The overriding festival sentiment was expressed perfectly by a gleeful festival-goer proudly displaying a T-shirt emblazoned with the phrase, “Good Vibes Only.”
‘IT’S THE ENVIRONMENT’ WITH MAMMOTH CROWDS
For Hertler and company – who also play the smaller Grand Artique stage on Saturday night – it was a triumphant return to Electric Forest, with hundreds of the bands fans dancing in the brilliant sunshine during an opening set featuring the usual giant flowers waved by band members and fans, and soap bubbles floating through the air.
“It’s the environment,” said Hertler fan Mike Wessels, 28, of Kalamazoo, attending his fifth Electric Forest as part of a group of 32 people camping at the festival this weekend. “All the art installations. It’s the only one (festival) like this.”
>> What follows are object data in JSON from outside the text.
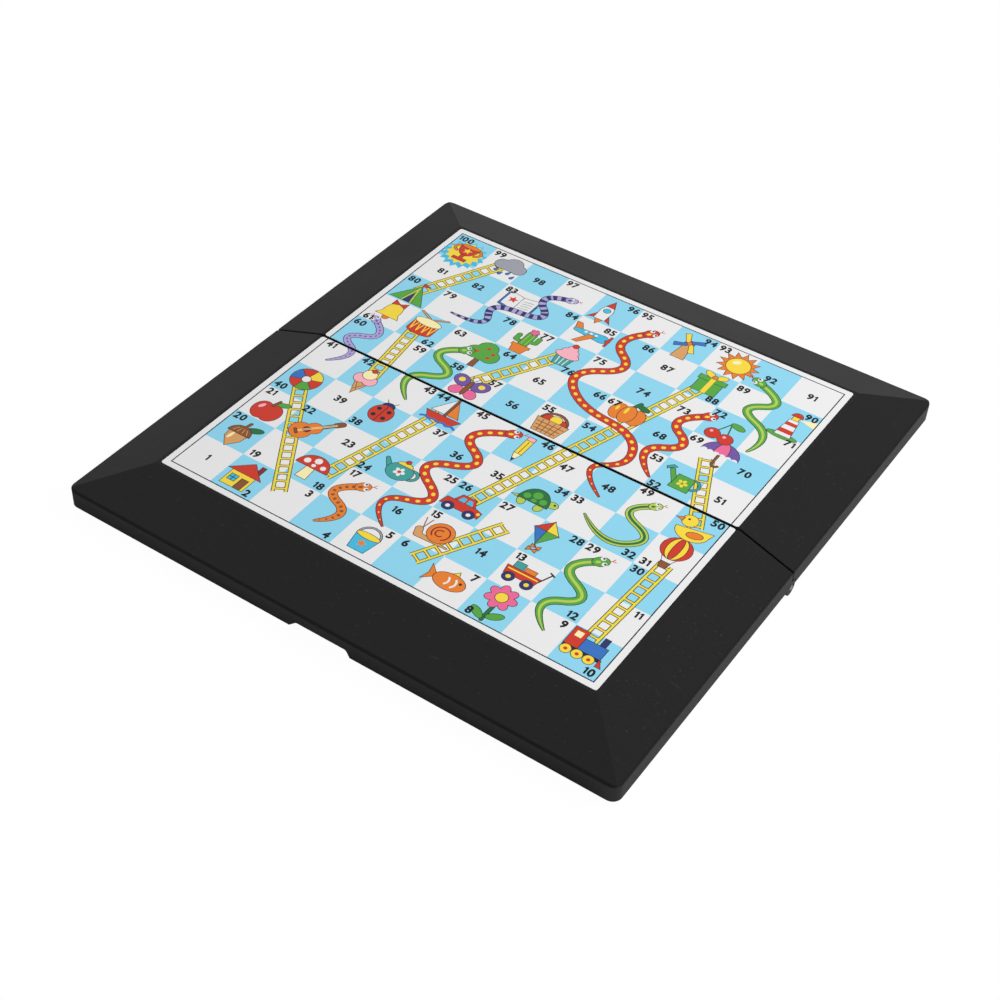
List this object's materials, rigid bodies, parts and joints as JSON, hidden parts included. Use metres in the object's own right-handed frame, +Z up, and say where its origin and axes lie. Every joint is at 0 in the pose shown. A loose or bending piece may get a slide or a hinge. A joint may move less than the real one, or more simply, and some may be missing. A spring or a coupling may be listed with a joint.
{
  "type": "folding board game box",
  "caption": "Flat moulded box whose hinged halves open into one magnetic board for snakes and ladders and fold shut into storage.",
  "frame": {"origin": "below the middle of the open board, level with the underside of the hinge barrels", "axes": "+X along the hinge, +Y from the front half to the back half, +Z up out of the play faces"},
  "size_m": [0.2506, 0.2546, 0.0201],
  "materials": {
    "black_plastic": "moulded, fine matt grain",
    "steel_plate": "thin tinned sheet, hidden under the print",
    "printed_sheet": "printed film with a satin laminate",
    "hinge_pin": "drawn wire, broken ends",
    "magnet": "bright nickel plate"
  },
  "bodies": {
    "front_half": {"front_tray": "black_plastic", "front_steel_plate": "steel_plate", "front_play_sheet": "printed_sheet", "front_left_magnet": "magnet", "front_right_magnet": "magnet", "left_hinge_pin": "hinge_pin", "right_hinge_pin": "hinge_pin"},
    "back_half": {"back_tray": "black_plastic", "back_steel_plate": "steel_plate", "back_play_sheet": "printed_sheet", "back_left_magnet": "magnet", "back_right_magnet": "magnet"}
  },
  "joints": [
    {"name": "fold", "type": "hinge", "parent": "front_half", "child": "back_half", "pos_m": [0, 0, 0.0034], "axis": [-1, 0, 0], "range_deg": [0, 180]}
  ]
}
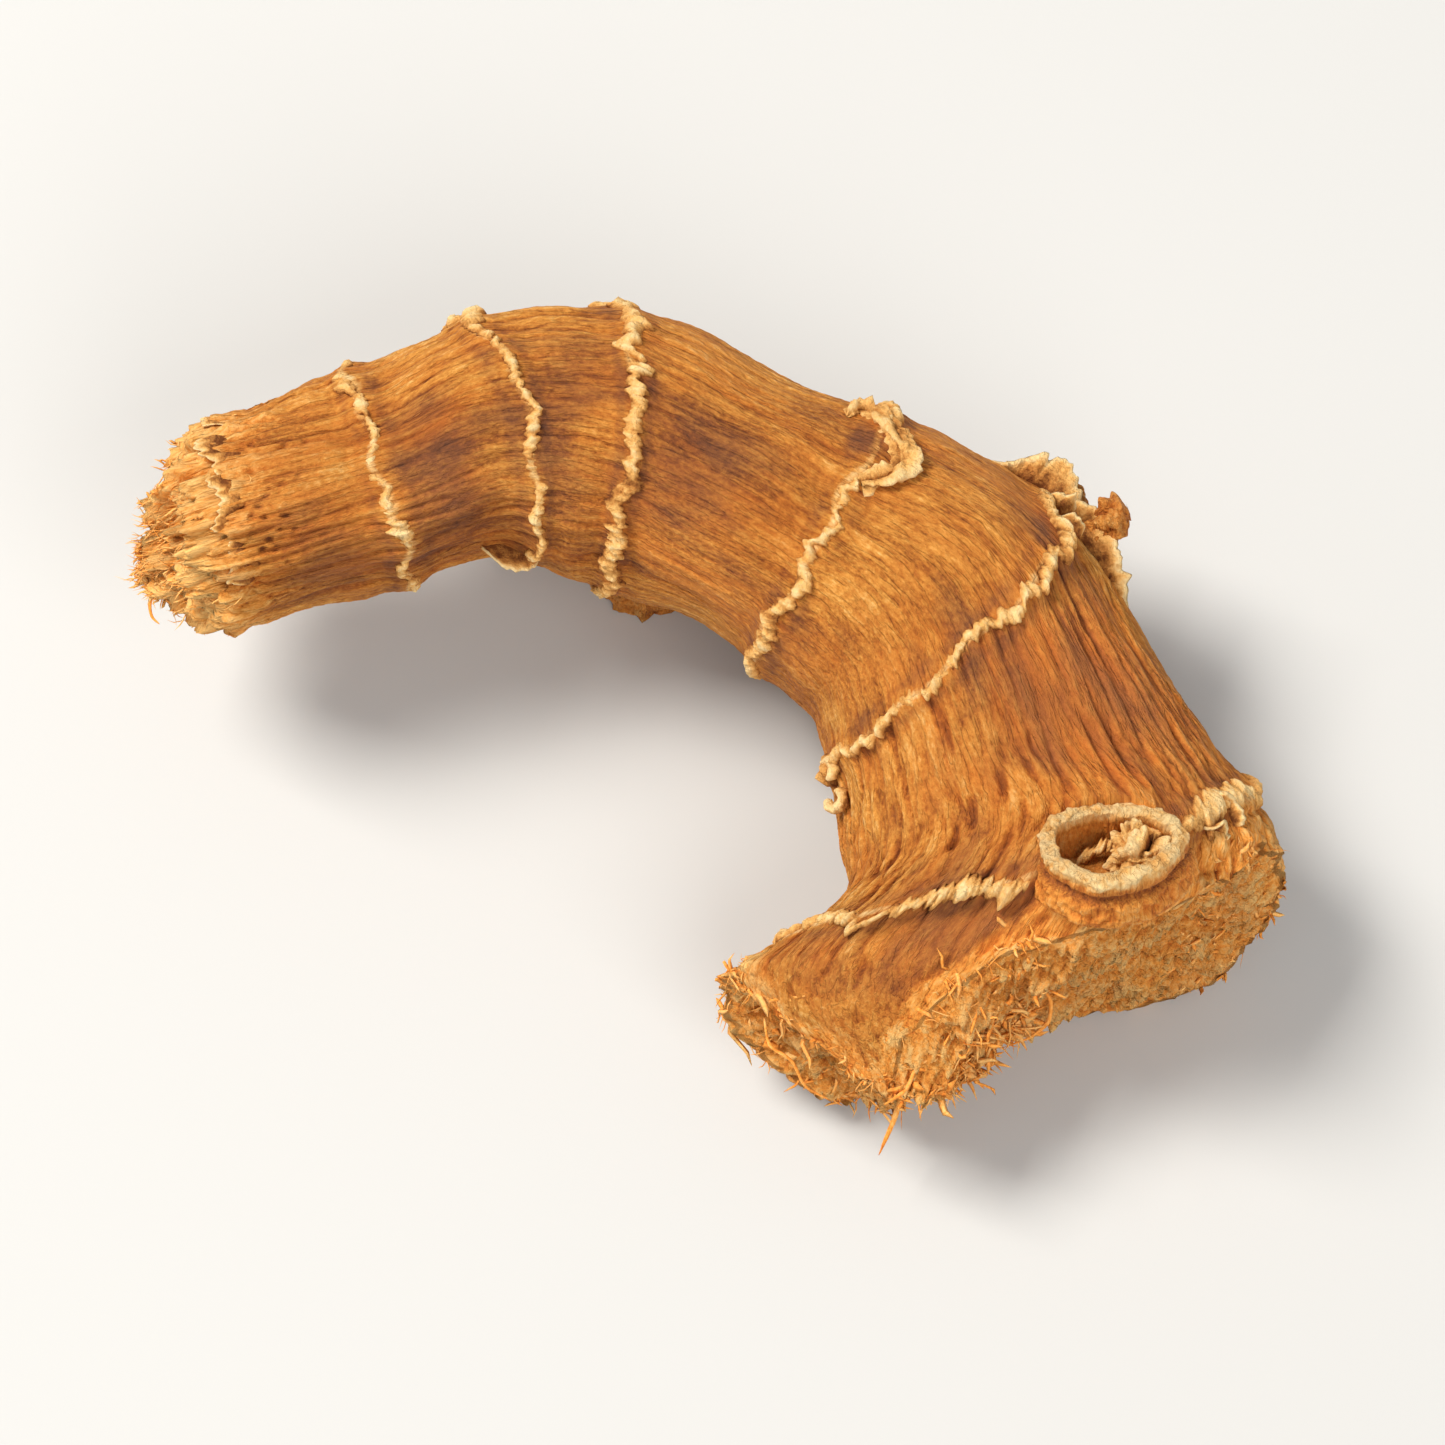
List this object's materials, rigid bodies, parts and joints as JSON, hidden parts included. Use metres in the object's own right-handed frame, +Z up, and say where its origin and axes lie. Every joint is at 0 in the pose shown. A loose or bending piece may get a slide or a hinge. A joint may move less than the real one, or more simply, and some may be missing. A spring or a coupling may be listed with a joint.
{
  "type": "dried galangal root",
  "caption": "Hook-bent piece of dried galangal rhizome with raised leaf-scar rings, lengthwise wrinkles, a hollow shoot scar and torn fibrous ends.",
  "frame": {"origin": "middle of the footprint, on the surface that the root lies on", "axes": "+X along the surface from the slender torn end to the flared one, +Y from the flared end towards the bend, +Z up, on the side with the hollow shoot scar"},
  "size_m": [0.0512, 0.0384, 0.0163],
  "materials": {
    "dried_skin": "matt, wrinkled, orange-brown"
  },
  "bodies": {
    "root": {"rhizome": "dried_skin"}
  },
  "joints": []
}
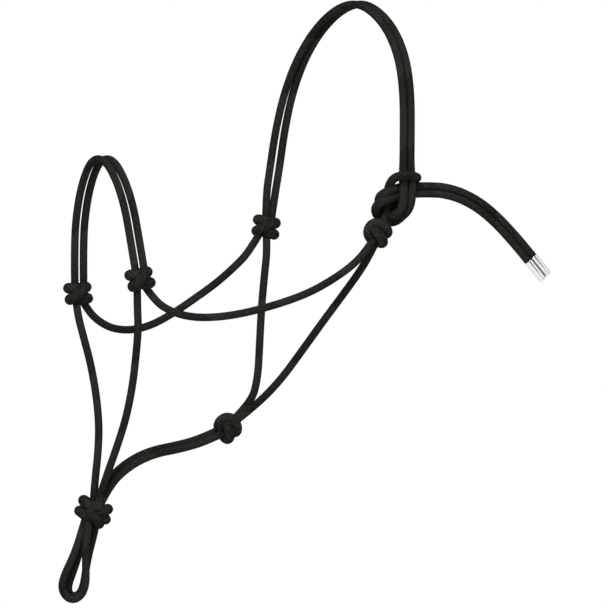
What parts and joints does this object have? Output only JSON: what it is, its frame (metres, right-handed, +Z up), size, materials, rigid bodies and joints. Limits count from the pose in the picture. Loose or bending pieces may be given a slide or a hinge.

That festival – which boasts attendees from all corners of the United States and beyond with perhaps the best people-watching quotient anywhere – seemed to be bursting at the seams on Thursday, with thousands rocking and bobbing to the heavy beats of Whipped Cream, Riot Ten and other EDM acts on the Tripolee Stage, which drew the biggest throngs in memory on Thursday.
Even the rain that touched parts of Michigan late Thursday missed Rothbury – aside from a few sprinkles – allowing acts on seven main stages to continue unimpeded.
STRING CHEESE, LETTUCE, ODESZA AND MORE
That included Electric Forest’s “house band,” String Cheese Incident, which, for the first time in the history of the festival, played the more intimate Jubilee Stage on opening night, literally hypnotizing diehard Cheese devotees with a non-stop, psychedelic 75-minute set of mesmerizing rock. In many ways, the more compact set than usual by the Colorado band – with one song morphing into another, in and out of the staple, “Rosie,” for the entire performance – made for a more vital and powerful set.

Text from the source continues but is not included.